The Biden administration chose Japan as the first foreign destination for its key Cabinet ministers in charge of security. This is a sign that the Biden administration attaches importance to the Japan-U.S. alliance.

 

The Biden administration made elaborate preparations for the recent 2+2 meeting. In advance of the meeting, the State Department released a document titled “Reaffirming the Unbreakable U.S.-Japan Alliance,” which plays up the strengthening of the bilateral relationship.

 

The new U.S. administration also held its first summit talks with Japan, Australia, and India online last week ahead of the 2+2 meeting. During the summit, the U.S. described China as its “only competitor.”

 

We welcome the U.S.’s emphasis on Asia and its alliance with Japan. However, the reality for the U.S. is that it would be difficult for it to singlehandedly confront China.

 

It is said that China will catch up with the U.S. in economic and military power in the next decade or so. The future of the U.S. will be determined by its ability to build a network to counter China. 

 

Of course, it is important for Japan to deal with the issues at hand, but it also needs to look at its relationship with China from a long-term perspective.

 

What is important is how to balance security cooperation with the U.S. and economic cooperation with China.

 

Japan and the U.S. will probably be able to contain China’s egregious behavior.

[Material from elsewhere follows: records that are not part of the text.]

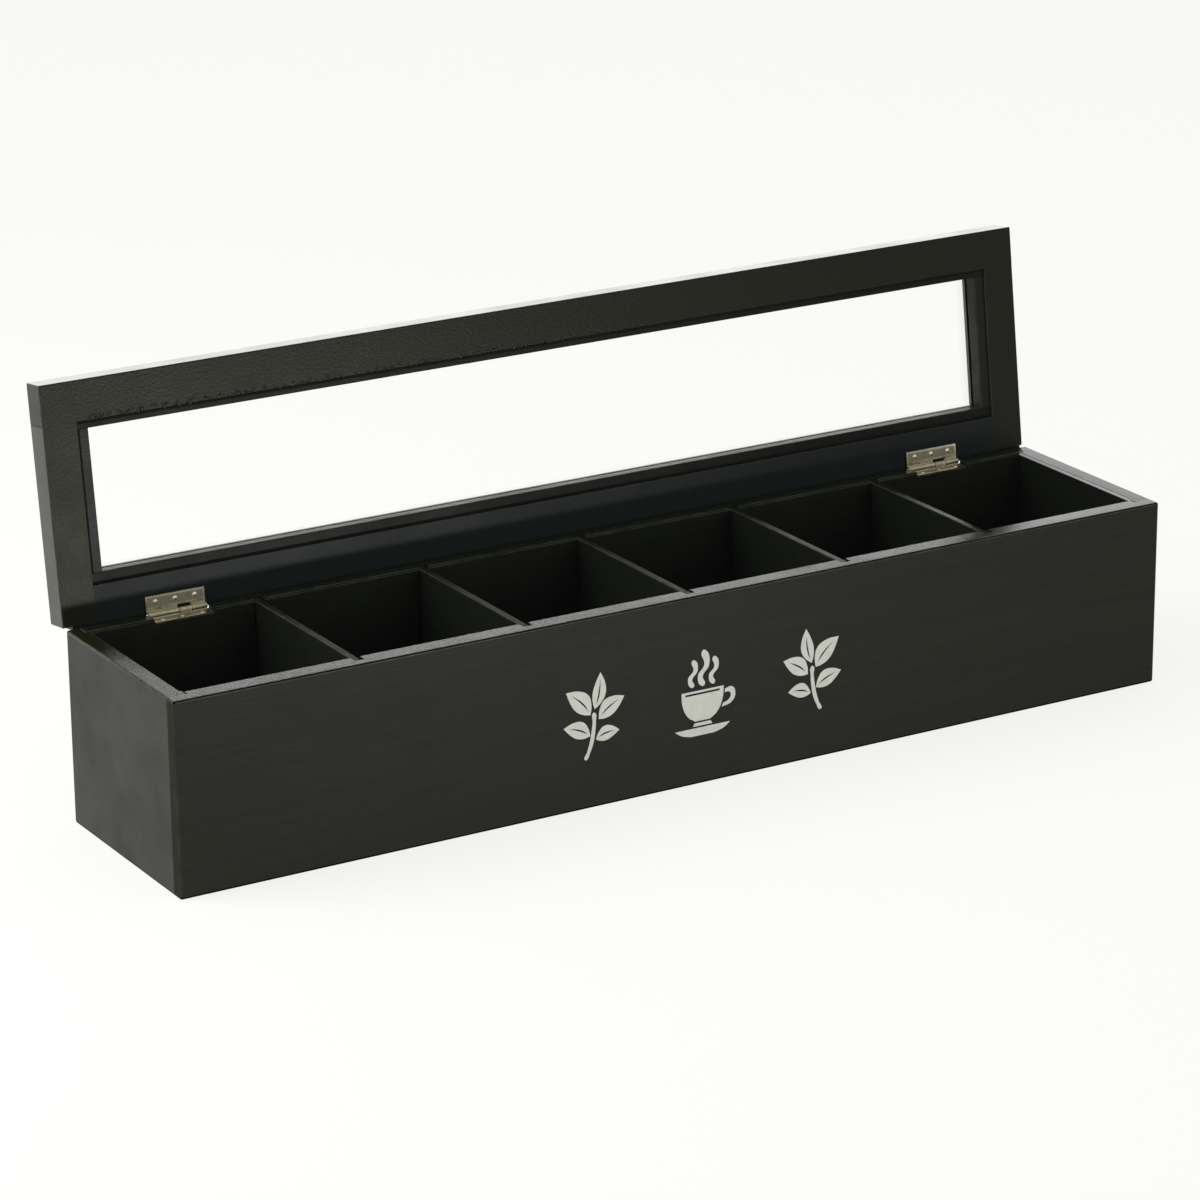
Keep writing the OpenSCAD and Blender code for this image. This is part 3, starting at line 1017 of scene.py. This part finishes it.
def flat_shape(name, outlines, half_thickness):
    """Fills closed outlines, an inner one being a hole, and returns the mesh."""
    curve = bpy.data.curves.new(name, "CURVE")
    curve.dimensions = "2D"
    curve.fill_mode = "BOTH"
    curve.resolution_u = 6
    curve.extrude = half_thickness
    for outline in outlines:
        spline = curve.splines.new("BEZIER")
        spline.bezier_points.add(len(outline) - 1)
        spline.use_cyclic_u = True
        for knot, (x, y, corner) in zip(spline.bezier_points, outline):
            knot.co = (x, y, 0)
            knot.handle_left_type = knot.handle_right_type = "VECTOR" if corner else "AUTO"
    drawn = new_object(name, curve)
    bpy.context.view_layer.update()
    depsgraph = bpy.context.evaluated_depsgraph_get()
    mesh = bpy.data.meshes.new_from_object(drawn.evaluated_get(depsgraph))
    bpy.data.objects.remove(drawn)
    bpy.data.curves.remove(curve)
    return mesh


class TEABOX_OT_front_print(bpy.types.Operator):
    """Print a tea sprig, a cup and a second sprig on the front board"""

    bl_idname = "teabox.front_print"
    bl_label = "Front Print"

    def execute(self, context):
        finish = context.scene.teabox_finish
        lo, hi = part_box("front_board")
        ink = printing_ink("pale_screen_print_ink", finish.print_colour)
        middle = (lo + hi) / 2 + PRINT_OFFSET
        scale = finish.motif_height / DRAWN_HEIGHT
        upright = Matrix.Rotation(math.radians(90), 4, "X")
        for place_in_row, name, outlines in (
            (-1, "left_sprig", sprig(1)), (0, "tea_cup", tea_cup()), (1, "right_sprig", sprig(-1)),
        ):
            mesh = flat_shape(name, outlines, finish.ink_thickness / 2 / scale)
            spot = Vector((
                middle.x + place_in_row * finish.motif_pitch,
                lo.y + finish.ink_thickness / 2,
                middle.z,
            ))
            bm = bmesh.new()
            bm.from_mesh(mesh)
            bpy.data.meshes.remove(mesh)
            bmesh.ops.remove_doubles(bm, verts=bm.verts, dist=WELD)
            placing = Matrix.Translation(spot) @ upright @ Matrix.Scale(scale, 4)
            bmesh.ops.transform(bm, matrix=placing, verts=bm.verts)
            place(bm, "print_" + name, "box", "front_print", (ink,), even=False)
        return {"FINISHED"}


# ---------------------------------------------------------------- motifs

# An outline is a closed row of knots: x and y in drawn millimetres, and True at a corner


def leaf(base, tip, width, bend=0.0):
    """Outlines a leaf, with its middle vein left open."""
    base, tip = Vector(base), Vector(tip)
    run = tip - base
    side = Vector((-run.y, run.x)).normalized()

    def at(along, across, corner=False):
        """A knot of the leaf, its middle line bent sideways."""
        p = base + run * along + side * (across + 4 * bend * along * (1 - along))
        return p.x, p.y, corner

    belly = ((0.16, 0.30), (0.42, 0.5), (0.72, 0.36))
    edge = [
        at(0, 0, True),
        *[at(along, share * width) for along, share in belly],
        at(1, 0, True),
        *[at(along, -share * width) for along, share in reversed(belly)],
    ]
    vein = [at(0.1, 0, True), at(0.35, 0.32), at(0.84, 0, True), at(0.35, -0.32)]
    return [edge, vein]


def stroke(points, width):
    """Outlines a tapering stroke through some points."""
    points = [Vector(p) for p in points]
    left, right = [], []
    for i, p in enumerate(points):
        ahead = points[min(i + 1, len(points) - 1)] - points[max(i - 1, 0)]
        side = Vector((-ahead.y, ahead.x)).normalized()
        half = 0.5 * width * (0.35 + 0.65 * math.sin(math.pi * (i + 0.5) / len(points)))
        left.append((*(p + side * half), False))
        right.append((*(p - side * half), False))
    return [left + right[::-1]]


def sprig(sign):
    """Draws two leaves and a bud on a stem, with two lower leaves, mirrored when sign is -1."""
    outlines = [
        *leaf((0.6, 2.6), (3.2, 16.75), 5.6, bend=-0.9),
        *leaf((-1.2, 0.6), (-11.6, 11.2), 7.6, bend=-1.2),
        *leaf((2.3, -1.6), (13.4, 5.6), 7.0, bend=1.0),
        *leaf((-1.4, -7.6), (-12.8, -2.6), 6.6, bend=-1.0),
        *leaf((1.0, -9.4), (11.2, -7.4), 5.8, bend=1.0),
        *stroke(
            [(0.3, 1.2), (0.35, -2.5), (-0.1, -6.5), (-0.9, -10.5), (-2.2, -14.0), (-3.6, -16.6)],
            1.7,
        ),
    ]
    return [[(sign * x, y, corner) for x, y, corner in outline] for outline in outlines]


def tea_cup():
    """Draws a cup with steam on a saucer."""
    bowl = [
        (-10.2, 1.2, True), (8.4, 1.2, True), (8.0, -3.6, False), (5.6, -8.6, False),
        (2.4, -10.9, True), (-4.2, -10.9, True), (-7.4, -8.6, False), (-9.8, -3.6, False),
    ]
    tea = [(-8.6, 0.35, True), (6.8, 0.35, True), (6.6, -0.45, True), (-8.4, -0.45, True)]
    handle = [
        (9.0, -0.2, True), (12.2, 0.1, False), (13.6, -2.6, False), (12.2, -5.8, False),
        (7.5, -7.2, True), (8.2, -5.7, True), (10.6, -4.8, False), (11.6, -2.9, False),
        (10.8, -1.7, False), (8.9, -1.7, True),
    ]
    foot = [(-4.4, -11.6, True), (2.6, -11.6, True), (3.4, -12.9, True), (-5.2, -12.9, True)]
    saucer = [
        (-13.2, -13.6, True), (11.4, -13.6, True), (8.4, -15.6, False),
        (4.2, -16.75, True), (-6.0, -16.75, True), (-10.2, -15.6, False),
    ]
    return [
        bowl, tea, handle, foot, saucer,
        *stroke([(-5.2, 3.0), (-6.4, 6.2), (-4.0, 9.4), (-5.0, 13.4)], 2.0),
        *stroke([(-0.6, 3.0), (-1.9, 6.8), (0.9, 10.8), (-0.4, 16.7)], 2.3),
        *stroke([(4.0, 3.0), (2.8, 6.2), (5.2, 9.4), (4.2, 13.4)], 2.0),
    ]


# ---------------------------------------------------------------- stage


def shown_rays(add):
    """Adds a node that is 1 where the surface is seen, mirrored or seen through glass."""
    path = add("ShaderNodeLightPath")
    seen = path.outputs["Is Camera Ray"]
    for other in ("Is Glossy Ray", "Is Transmission Ray"):
        seen = add("ShaderNodeMath", {0: seen, 1: path.outputs[other]}, operation="MAXIMUM")
    return seen


def light_room(scene, stage):
    """Lights the scene evenly and shows white wherever the room is seen."""
    world = bpy.data.worlds.new("white_room")
    add = emptied(world)
    strength = add("ShaderNodeMapRange", {
        "Value": shown_rays(add), **span(0.0, 1.0, stage.world_light),
    })
    light = add("ShaderNodeBackground", {
        "Color": rgba(stage.floor_colour), "Strength": strength,
    })
    add("ShaderNodeOutputWorld", {"Surface": light})
    scene.world = world


def lay_floor(stage):
    """Lays a wide pale floor that shows white and keeps the box's soft shadow."""
    material = bpy.data.materials.new("pale_paper_sweep")
    add = emptied(material)
    lit = add("ShaderNodeBsdfDiffuse", {"Color": rgba(stage.floor_colour, 0.95)})
    glow = add("ShaderNodeEmission", {"Color": rgba(stage.floor_colour, 0.99), "Strength": 1.0})
    seen = add("ShaderNodeMixShader", {0: SHADOW_SHARE, 1: glow, 2: lit})
    surface = add("ShaderNodeMixShader", {0: shown_rays(add), 1: lit, 2: seen})
    bm = bmesh.new()
    bmesh.ops.create_grid(bm, x_segments=2, y_segments=2, size=7.0)
    solid(bm, "floor", (shown(material, surface),))


def hang_lamps(stage):
    """Hangs soft lamps on the left and behind, and a low one for the lid's sheen."""
    # Name, place, the point it looks at, width and height in metres, and power
    for name, spot, aim, size, power in (
        ("left_lamp", (-0.8, 0.25, 0.6), (-0.15, 0.0, 0.05), (0.55, 0.55), stage.key_power),
        ("sheen_lamp", (0.2, -0.8, 0.01), (-0.2, 0.05, 0.01), (0.3, 0.016), stage.sheen_power),
        ("rim_panel", (0.98, 2.05, 0.66), (0.0, 0.0, 0.1), (1.9, 1.2), stage.rim_power),
    ):
        light = bpy.data.lights.new(name, "AREA")
        light.shape = "RECTANGLE"
        light.size, light.size_y = size
        light.energy = power
        lamp = new_object(name, light)
        lamp.location = spot
        lamp.rotation_mode = "QUATERNION"
        lamp.rotation_quaternion = (Vector(aim) - Vector(spot)).to_track_quat("-Z", "Y")
        lamp.visible_camera = False
        lamp.visible_diffuse = name == "left_lamp"
        lamp.visible_transmission = name != "sheen_lamp"


def place_camera(scene, stage):
    """Places the camera by its turn round the box, with its small tilt and offset."""
    a, e, r = stage.azimuth, stage.elevation, stage.roll
    level = Vector((math.cos(a), math.sin(a), 0))
    back = Vector((math.sin(a) * math.cos(e), -math.cos(a) * math.cos(e), math.sin(e)))
    up = back.cross(level)
    right = math.cos(r) * level + math.sin(r) * up
    upright = -math.sin(r) * level + math.cos(r) * up
    lens = bpy.data.cameras.new("camera")
    lens.sensor_fit = "HORIZONTAL"
    lens.sensor_width = 36
    lens.lens = stage.focal_length
    lens.clip_end = 50
    camera = new_object("camera", lens)
    to_the_right, upward = PICTURE_OFFSET
    camera.location = (
        VIEW_TARGET + back * stage.distance - right * to_the_right - upright * upward
    )
    turn = Matrix((right, upright, back)).transposed()
    camera.rotation_mode = "QUATERNION"
    camera.rotation_quaternion = turn.to_quaternion()
    scene.camera = camera


class TEABOX_OT_stage(bpy.types.Operator):
    """Set the floor, the room light, the lamps and the camera"""

    bl_idname = "teabox.stage"
    bl_label = "Stage"

    def execute(self, context):
        stage = context.scene.teabox_stage
        light_room(context.scene, stage)
        lay_floor(stage)
        hang_lamps(stage)
        place_camera(context.scene, stage)
        context.scene.view_settings.view_transform = "Standard"
        return {"FINISHED"}


class TEABOX_PT_panel(bpy.types.Panel):
    """Lists the steps that finish the tea box"""

    bl_idname = "TEABOX_PT_panel"
    bl_label = "Tea Box"
    bl_space_type = "VIEW_3D"
    bl_region_type = "UI"
    bl_category = "Tea Box"

    def draw(self, context):
        layout = self.layout
        for step in STEPS:
            layout.operator(step.bl_idname)
        for group in (context.scene.teabox_finish, context.scene.teabox_stage):
            box = layout.box()
            for name in group.__annotations__:
                box.prop(group, name)


STEPS = (
    TEABOX_OT_box_boards,
    TEABOX_OT_compartments,
    TEABOX_OT_lid_frame,
    TEABOX_OT_window_beads,
    TEABOX_OT_paint_drops,
    TEABOX_OT_window_glass,
    TEABOX_OT_hinges,
    TEABOX_OT_front_print,
    TEABOX_OT_stage,
)
CLASSES = (TeaBoxFinish, TeaBoxStage, *STEPS, TEABOX_PT_panel)


def register():
    """Registers the classes and hangs the settings on the scene."""
    for cls in CLASSES:
        bpy.utils.register_class(cls)
    bpy.types.Scene.teabox_finish = PointerProperty(type=TeaBoxFinish)
    bpy.types.Scene.teabox_stage = PointerProperty(type=TeaBoxStage)


def unregister():
    """Takes the settings and the classes away again."""
    del bpy.types.Scene.teabox_stage
    del bpy.types.Scene.teabox_finish
    for cls in reversed(CLASSES):
        bpy.utils.unregister_class(cls)


def main():
    """Makes the whole object in order."""
    register()
    for step in STEPS:
        group, name = step.bl_idname.split(".")
        getattr(getattr(bpy.ops, group), name)()


if __name__ == "__main__":
    main()
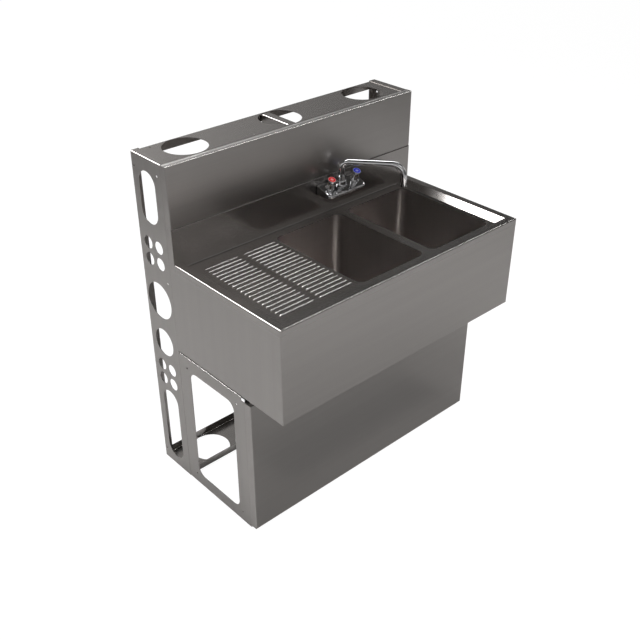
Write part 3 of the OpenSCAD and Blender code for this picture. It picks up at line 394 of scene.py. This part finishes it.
@dataclass(frozen=True)
class BrushedSteel:
    """Brushed or satin stainless sheet, with painted highlights on the crowns of its folds and ribs
    and along one line.
    """

    name: str
    tint: Colour
    roughness: float
    grain: Grain
    tone: float = 0.10
    relief: float = 0.000012
    mark_scale: float = 5.0
    mark_contrast: float = 0.25
    mark_share: float = 0.06
    # Crown tint: lighter than the sheet it paints a highlight on the crowns of folds and ribs,
    # darker it paints shade there; bend_reach and bend_left bound where.
    painted_crown_tint: Colour = (0.80, 0.78, 0.76)
    bend_roughness: float = 0.16
    bend_reach: float = FAR
    bend_left: float = -FAR
    # A painted highlight line lies along this Y plane, in its own tint and roughness.
    highlight_line_y: float = FAR
    highlight_line_tint: Colour = (0.62, 0.61, 0.60)
    highlight_line_roughness: float = 0.5
    upright_roughness: float = 0.26

    def material(self, effects: Effects) -> bpy.types.Material:
        """Makes the material.

        Args:
            effects: The shared node groups.

        Returns:
            The material.
        """
        shader = Shader(self.name)
        shader.set(Metallic=1.0)
        grain = shader.group(effects.grain, Stretch=self.grain.value)
        fine = shader.group(effects.shade, Colour=(*self.tint, 1.0), Amount=self.tone)
        shader.join(grain.outputs["Fine"], fine.inputs["Mask"])
        broad = shader.group(effects.shade, Amount=self.tone)
        shader.join(fine.outputs["Colour"], broad.inputs["Colour"])
        shader.join(grain.outputs["Broad"], broad.inputs["Mask"])
        marks = shader.group(effects.smudge, Scale=self.mark_scale, Contrast=self.mark_contrast)
        low, high = (self.roughness * (1 + side * self.mark_share) for side in (-1, 1))
        rough = shader.vary(marks.outputs["Mask"], low, high)
        lie = shader.group(
            effects.lie, Reach=self.bend_reach, Left=self.bend_left, Edge=self.highlight_line_y
        ).outputs
        # Painted highlight: the crown tint laid on the crowns of folds and ribs.
        tint = shader.blend("RGBA", lie["Bend"], broad.outputs["Colour"], (*self.painted_crown_tint, 1.0))
        rough = shader.blend("FLOAT", lie["Upright"], rough, self.upright_roughness)
        rough = shader.blend("FLOAT", lie["Bend"], rough, self.bend_roughness)
        # Painted highlight line along the given Y plane.
        if self.highlight_line_y < FAR:
            tint = shader.blend("RGBA", lie["Line"], tint, (*self.highlight_line_tint, 1.0))
            rough = shader.blend("FLOAT", lie["Line"], rough, self.highlight_line_roughness)
        shader.join(tint, shader.surface.inputs["Base Color"])
        shader.join(rough, shader.surface.inputs["Roughness"])
        shader.bump(grain.outputs["Fine"], self.relief)
        return shader.material


@dataclass(frozen=True)
class Plating:
    """Bright plated or polished metal."""

    name: str
    tint: Colour
    roughness: float
    tone: float = 0.06
    mark_scale: float = 30.0
    mark_contrast: float = 0.3
    mark_gain: float = 1.8

    def material(self, effects: Effects) -> bpy.types.Material:
        """Makes the material.

        Args:
            effects: The shared node groups.

        Returns:
            The material.
        """
        shader = Shader(self.name)
        shader.set(Metallic=1.0)
        marks = shader.group(effects.smudge, Scale=self.mark_scale, Contrast=self.mark_contrast)
        tone = shader.group(effects.shade, Colour=(*self.tint, 1.0), Amount=self.tone)
        shader.join(marks.outputs["Mask"], tone.inputs["Mask"])
        shader.join(tone.outputs["Colour"], shader.surface.inputs["Base Color"])
        rough = shader.vary(
            marks.outputs["Mask"], self.roughness, self.roughness * self.mark_gain
        )
        shader.join(rough, shader.surface.inputs["Roughness"])
        return shader.material


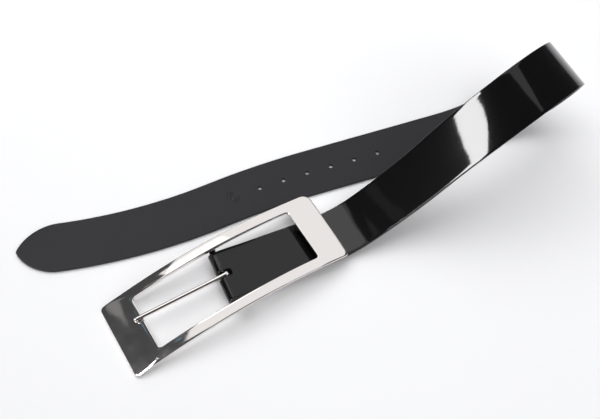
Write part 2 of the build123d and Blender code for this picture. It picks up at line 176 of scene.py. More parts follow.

The stronger the solidarity of the alliance partners, the more effective it will be.

 

However, if the two countries regard China as an enemy and take retaliatory measures, cooperation between Japan and the U.S. will be narrowed. The alliance must not be used as a card in the [U.S.] struggle against China for hegemony.

 

Japan’s national interests depend on the stability and prosperity of the surrounding region. To this end, strategic dialogue with China to explore common interests is essential.